> Written problem: Print, without altering anything, the lines from the one that holds "Vector(map(max, high, point))" to the one that holds "in imported if", inclusive. No other lines belong in the output.

> Dataset content:
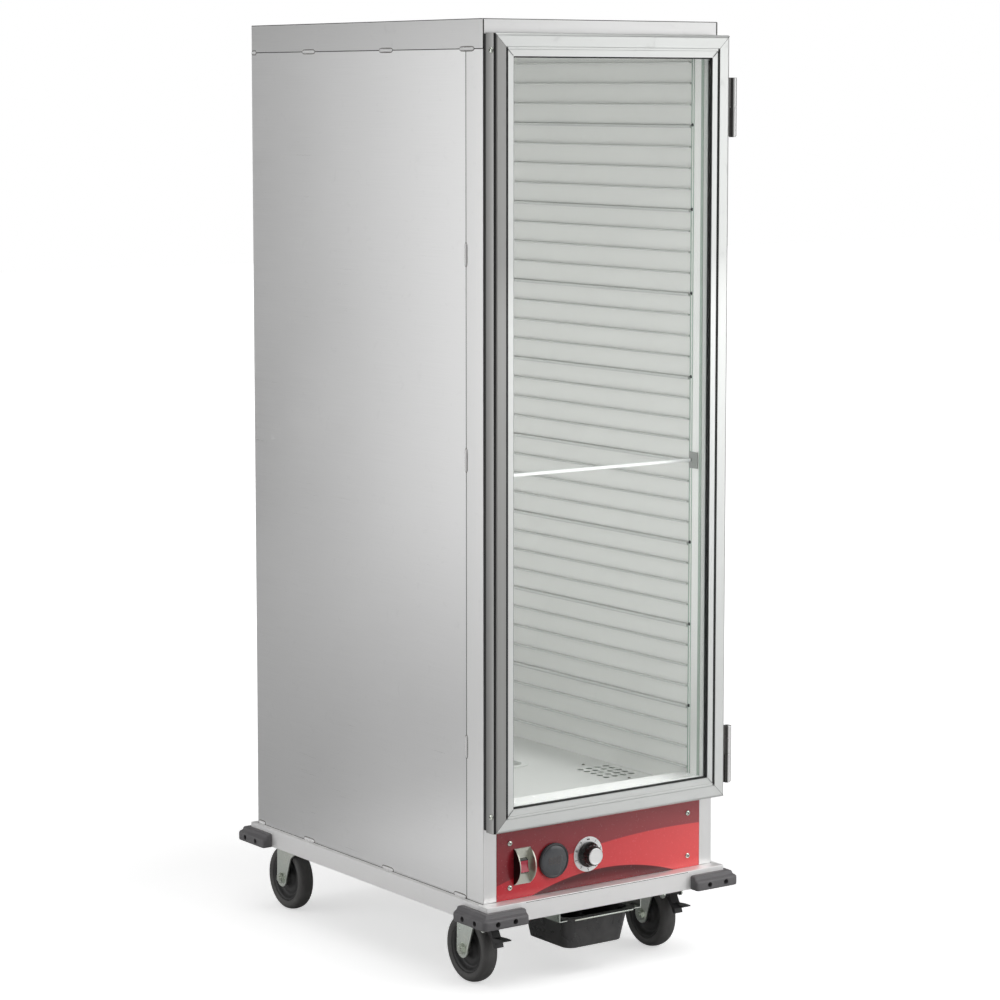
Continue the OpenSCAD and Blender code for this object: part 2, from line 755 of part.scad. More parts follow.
// Two angle runners under the base carry the pan's rim.
module drip_pan_hanger() from_front() color(zinc) for (side = [-1, 1]) on_side(side) {
    outer = drip_w / 2 + hanger_gap + hanger_t;
    shelf_z = drip_z - pan_t - 0.1;
    far = drip_l - drip_out + 4;
    block([outer - hanger_t, -2, shelf_z - hanger_t], [outer, far, base_z]);
    block([outer - hanger_t, caster_front - beam_l / 2, base_z - hanger_t],
        [outer, caster_front + beam_l / 2, caster_h]);
    block([drip_w / 2 - drip_rim + 1, -2, shelf_z - hanger_t], [outer - hanger_t / 2, far, shelf_z]);
    block([outer - hanger_t / 2, -2, base_z - hanger_t], [outer + 12, base_tube_w - base_front, base_z]);
}

// ---------- Casters ----------

leg_x = wheel_w / 2 + 2 + fork_gap;
crown_z = base_z - 1.5;
caster_x = half_w - caster_in;
caster_rear_y = body_d - caster_rear;
caster_places = [[-caster_x, caster_front], [caster_x, caster_front],
    [-caster_x, caster_rear_y], [caster_x, caster_rear_y]];
pedal_pivot = [-28, crown_z - 23];
pedal_pin_d = 5;

module at_caster(i) from_front() translate([caster_places[i][0], caster_places[i][1], 0]) children();

module caster_plates() color(zinc) for (i = [0 : 3]) at_caster(i)
    translate([0, 0, caster_h - caster_plate_t]) difference() {
        linear_extrude(caster_plate_t) round_rect(plate_w, plate_l, 6);
        translate([0, 0, -1]) cylinder(h = caster_plate_t + 2, d = kingpin_d + 2 * turn_fit);
    }

// A fork leg's outline, seen from the side. The braked fork has an ear for the pedal's pin.
module leg_outline(braked) {
    boss = 17;
    axle_z = wheel_d / 2;
    translate([caster_trail, axle_z]) circle(boss);
    polygon([[caster_trail - boss, axle_z], [caster_trail + boss, axle_z],
        [caster_trail + boss - 2, crown_z], [-24, crown_z], [-24, crown_z - 10], [2, crown_z - 29]]);
    if (braked) {
        translate(pedal_pivot) circle(7);
        polygon([[pedal_pivot[0] - 7, pedal_pivot[1]], [pedal_pivot[0] + 6, pedal_pivot[1] - 4],
            [10, crown_z - 12], [0, crown_z], [-24, crown_z]]);
    }
}

module caster_fork(i, braked) at_caster(i) color(zinc) {
    head_gap = 0.3;
    difference() {
        union() {
            for (side = [-1, 1]) on_side(side)
                pulled_x(leg_x, leg_x + fork_t) leg_outline(braked);
            block([-leg_x - fork_t, -24, crown_z - fork_t], [leg_x + fork_t, caster_trail + 15, crown_z]);
            translate([0, 0, crown_z - fork_t])
                cylinder(h = caster_h - caster_plate_t - head_gap - crown_z + fork_t, d = 52);
            translate([0, 0, crown_z]) cylinder(h = caster_h - face_fit - crown_z, d = kingpin_d);
            if (braked)
                rod_x(-leg_x - fork_t - 2, leg_x + fork_t + 2, pedal_pivot[0], pedal_pivot[1], pedal_pin_d);
        }
        rod_x(-leg_x - fork_t - 1, leg_x + fork_t + 1, caster_trail, wheel_d / 2, axle_d + 2 * turn_fit);
    }
}

module fork_front_left() caster_fork(0, true);
module fork_front_right() caster_fork(1, true);
module fork_rear_left() caster_fork(2, false);
module fork_rear_right() caster_fork(3, false);

module caster_axle(i) at_caster(i) color(pale_metal) {
    out = leg_x + fork_t;
    rod_x(-out - 8, out + 8, caster_trail, wheel_d / 2, axle_d);
    for (side = [-1, 1]) on_side(side) translate([out, caster_trail, wheel_d / 2]) rotate([0, 90, 0]) {
        cylinder(h = 1.5, d = 23);
        cylinder(h = 6, d = 19, $fn = 6);
    }
}

module axle_front_left() caster_axle(0);
module axle_front_right() caster_axle(1);
module axle_rear_left() caster_axle(2);
module axle_rear_right() caster_axle(3);

// Tyre, dished web and hub turned about the axle.
module caster_wheel(i) at_caster(i) color("#4a4a4a") translate([0, caster_trail, wheel_d / 2])
    rotate([0, 90, 0]) {
        tyre_r = wheel_d / 2;
        half_tread = wheel_w / 2;
        crown = 5;
        hub_half = wheel_w / 2 + 2;
        hub_r = 15;
        rim_r = tyre_r - 17;
        rotate_extrude() polygon([
            [axle_d / 2 + turn_fit, -hub_half], [hub_r, -hub_half], [hub_r + 2, -6], [rim_r - 3, -5],
            [rim_r, -half_tread + 2], [tyre_r - 9, -half_tread], [tyre_r - crown, -half_tread + 3],
            [tyre_r - 1, -7], [tyre_r, -2.5], [tyre_r, 2.5], [tyre_r - 1, 7],
            [tyre_r - crown, half_tread - 3], [tyre_r - 9, half_tread],
            [rim_r, half_tread - 2], [rim_r - 3, 5], [hub_r + 2, 6], [hub_r, hub_half],
            [axle_d / 2 + turn_fit, hub_half]]);
    }

module wheel_front_left() caster_wheel(0);
module wheel_front_right() caster_wheel(1);
module wheel_rear_left() caster_wheel(2);
module wheel_rear_right() caster_wheel(3);

// The pedal's hub turns on the fork's cross pin. Its arm runs down to a tread that curls up in front,
// with a heel below it.
module brake_pedal(i) at_caster(i) color("#232323") difference() {
    w = leg_x - 0.8;
    hub_r = 5.5;
    union() {
        rod_x(-w, w, pedal_pivot[0], pedal_pivot[1], 2 * hub_r);
        pulled_x(-pedal_w / 2, pedal_w / 2) translate(pedal_pivot) polygon([[hub_r - 1, -1],
            [hub_r - 2, -6], [-7, -19], [-11, -23], [-15, -31], [-17, -34], [-23, -33], [-20, -24],
            [-30, -20.5], [-45, -17], [-47, -14.5], [-30, -14.5], [-14, -16], [1 - hub_r, 1]]);
    }
    rod_x(-w - 1, w + 1, pedal_pivot[0], pedal_pivot[1], pedal_pin_d + 2 * turn_fit);
}

module brake_pedal_left() brake_pedal(0);
module brake_pedal_right() brake_pedal(1);

// ---------- Door ----------

door_front = -door_gap - door_t;
slot_w = pane_t + pane_clear;
back_lip = door_bar_w - 2;

// Section of a door bar: x runs from the outer edge inwards, y from the front face back.
module bar_section() difference() {
    union() {
        translate([door_corner_r, 0]) square([door_bar_w - door_corner_r, door_t]);
        translate([0, door_corner_r]) square([door_corner_r, door_t - door_corner_r]);
        translate([door_corner_r, door_corner_r]) circle(door_corner_r);
    }
    translate([door_land, -1]) square([door_groove_w, door_groove_d + 1]);
    translate([door_land + door_groove_w, -1]) square([door_bar_w, 1.8]);
    translate([door_bar_w - pane_grip - pane_clear, pane_set - pane_clear / 2]) square([door_bar_w, slot_w]);
    translate([back_lip, pane_set + pane_t / 2]) square([door_bar_w, door_t]);
    translate([12, pane_set]) square([door_bar_w - pane_grip - pane_clear - 15, door_t - pane_set - 3]);
}

// A bar of the given length along +Z, its outer edge on X = 0, mitred at both ends.
module mitred_bar(l) intersection() {
    linear_extrude(l) bar_section();
    translate([0, door_t + 1, 0]) rotate([90, 0, 0]) linear_extrude(door_t + 2)
        polygon([[0, 0], [0, l], [door_bar_w, l - door_bar_w], [door_bar_w, door_bar_w]]);
}

door_w = 2 * door_half;
door_h = door_top - door_z;

module door_left_stile() from_front() color(pale_metal)
    translate([-door_half, door_front, door_z]) mitred_bar(door_h);

module door_right_stile() from_front() color(pale_metal)
    translate([door_half, door_front, door_z]) mirror([1, 0, 0]) mitred_bar(door_h);

module door_top_rail() from_front() color(pale_metal)
    translate([-door_half, door_front, door_top]) rotate([0, 90, 0]) mitred_bar(door_w);

module door_bottom_rail() from_front() color(pale_metal)
    translate([-door_half, door_front, door_z]) mirror([0, 0, 1]) rotate([0, 90, 0]) mitred_bar(door_w);

pane_inset = door_bar_w - pane_grip;

module door_pane() from_front() color("#cfdde0", 0.35)
    block([pane_inset - door_half, door_front + pane_set, door_z + pane_inset],
        [door_half - pane_inset, door_front + pane_set + pane_t, door_top - pane_inset]);

// A flat ring that lies inset from the door's edge, from depth y0 to y1.
module door_ring(inset, w, y0, y1) difference() {
    block([inset - door_half, y0, door_z + inset], [door_half - inset, y1, door_top - inset]);
    block([inset + w - door_half, y0 - 1, door_z + inset + w],
        [door_half - inset - w, y1 + 1, door_top - inset - w]);
}

seal_bead = 2.4;

module glazing_seal() from_front() color("#111111") {
    pane_y = door_front + pane_set;
    door_ring(door_bar_w, seal_bead, pane_y - 7, pane_y);
    door_ring(back_lip, seal_bead, pane_y + pane_t, -door_gap - 2);
}

module door_seal() from_front() color("#161616") door_ring(2, seal_w, -door_gap, -0.1);

module door_screws() from_front() color("#8e8e8a") for (z = [door_z + 30, door_top - 30])
    rod_x(-door_half - 0.8, -door_half, -door_gap - 16, z, 7);

// ---------- Hinges ----------

hinge_places = [door_z + hinge_bottom_rise, door_top - hinge_top_drop - hinge_h];
hinge_y = -hinge_fwd;
knuckle_gap = 0.4;

// Frame leaf: screwed to the side of the right post, its barrel is the lower half of the hinge.
module frame_leaf() difference() {
    leaf_in = half_w;
    arm_x = hinge_x - hinge_barrel_d / 2 + 1;
    half_h = hinge_h / 2 - knuckle_gap / 2;
    union() {
        block([leaf_in, 3, 0], [leaf_in + hinge_leaf_t, post_flange_d - 6, hinge_h]);
        block([leaf_in, 3, 0], [arm_x + hinge_leaf_t, 3 + hinge_leaf_t, half_h]);
        block([arm_x, hinge_y + 5, 0], [arm_x + hinge_leaf_t, 3 + hinge_leaf_t, half_h]);
        translate([hinge_x, hinge_y, 0]) cylinder(h = half_h, d = hinge_barrel_d);
    }
    translate([hinge_x, hinge_y, -1]) cylinder(h = hinge_h, d = hinge_pin_d + 2 * turn_fit);
}

// Door leaf: screwed to the edge of the door, its barrel is the upper half.
module door_leaf() difference() {
    half_h = hinge_h / 2 + knuckle_gap / 2;
    union() {
        block([door_half, door_front + 4, 0], [door_half + hinge_leaf_t, -door_gap - 4, hinge_h]);
        block([door_half, hinge_y - 3, half_h], [hinge_x - hinge_barrel_d / 2 + 1, hinge_y + 3, hinge_h]);
        translate([hinge_x, hinge_y, half_h]) cylinder(h = hinge_h - half_h, d = hinge_barrel_d);
    }
    translate([hinge_x, hinge_y, -1]) cylinder(h = hinge_h + 2, d = hinge_pin_d + 2 * turn_fit);
}

module hinge_frame_leaves() from_front() color("#2b2b29")
    for (z = hinge_places) translate([0, 0, z]) frame_leaf();

module hinge_door_leaves() from_front() color("#2b2b29")
    for (z = hinge_places) translate([0, 0, z]) door_leaf();

module hinge_pins() from_front() color("#2b2b29") for (z = hinge_places)
    translate([hinge_x, hinge_y, z]) {
        cylinder(h = hinge_h - 1, d = hinge_pin_d);
        translate([0, 0, -1.5]) cylinder(h = 1.5, d = hinge_barrel_d - 3);
    }

base_frame();
bottom_tray();
left_front_post();
right_front_post();
left_side_panel();
right_side_panel();
back_panel();
top_cap();
ceiling_panel();
wall_planks();
pan_slides();
interior_floor();
door_sill();
tie_rod();
weld_beads();
control_panel();
frame_fasteners();
switch_guard();
switch_body();
temperature_display();
dial_plate();
thermostat_body();
heating_element();
blower_housing();
blower_motor();
drip_pan_hanger();
corner_bumpers();
hinge_frame_leaves();
hinge_pins();
cord_bushing();
caster_plates();
door_left_stile();
door_right_stile();
door_top_rail();
door_bottom_rail();
door_pane();
glazing_seal();
door_seal();
door_screws();
hinge_door_leaves();
power_rocker();
heat_knob();
knob_cap();
water_pan();
drip_pan();
blower_wheel();
fork_front_left();
fork_front_right();
fork_rear_left();
fork_rear_right();
axle_front_left();
axle_front_right();
axle_rear_left();
axle_rear_right();
wheel_front_left();
wheel_front_right();
wheel_rear_left();
wheel_rear_right();
brake_pedal_left();
brake_pedal_right();
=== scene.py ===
import math

import bmesh
import bpy
from mathutils import Matrix, Vector


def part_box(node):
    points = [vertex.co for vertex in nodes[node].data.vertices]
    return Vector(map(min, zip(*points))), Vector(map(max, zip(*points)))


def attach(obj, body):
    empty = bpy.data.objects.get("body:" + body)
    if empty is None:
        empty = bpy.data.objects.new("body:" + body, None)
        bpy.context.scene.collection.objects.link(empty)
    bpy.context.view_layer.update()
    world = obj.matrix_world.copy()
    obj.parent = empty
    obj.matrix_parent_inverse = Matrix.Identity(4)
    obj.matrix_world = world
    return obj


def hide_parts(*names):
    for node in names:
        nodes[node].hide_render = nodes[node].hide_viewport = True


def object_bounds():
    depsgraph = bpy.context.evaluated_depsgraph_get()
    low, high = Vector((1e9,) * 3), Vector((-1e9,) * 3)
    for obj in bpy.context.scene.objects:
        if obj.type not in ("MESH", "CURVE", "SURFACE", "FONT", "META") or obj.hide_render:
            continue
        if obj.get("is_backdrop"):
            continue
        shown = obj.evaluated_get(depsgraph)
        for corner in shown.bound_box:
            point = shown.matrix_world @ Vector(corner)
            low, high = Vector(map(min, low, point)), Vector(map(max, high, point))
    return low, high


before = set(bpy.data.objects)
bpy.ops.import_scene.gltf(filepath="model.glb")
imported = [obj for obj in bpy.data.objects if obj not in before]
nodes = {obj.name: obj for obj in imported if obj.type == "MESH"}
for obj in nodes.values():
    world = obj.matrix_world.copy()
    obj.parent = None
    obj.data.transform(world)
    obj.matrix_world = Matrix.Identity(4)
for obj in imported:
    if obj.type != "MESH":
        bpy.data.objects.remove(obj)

cad_low, cad_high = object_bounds()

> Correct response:
            low, high = Vector(map(min, low, point)), Vector(map(max, high, point))
    return low, high


before = set(bpy.data.objects)
bpy.ops.import_scene.gltf(filepath="model.glb")
imported = [obj for obj in bpy.data.objects if obj not in before]
nodes = {obj.name: obj for obj in imported if obj.type == "MESH"}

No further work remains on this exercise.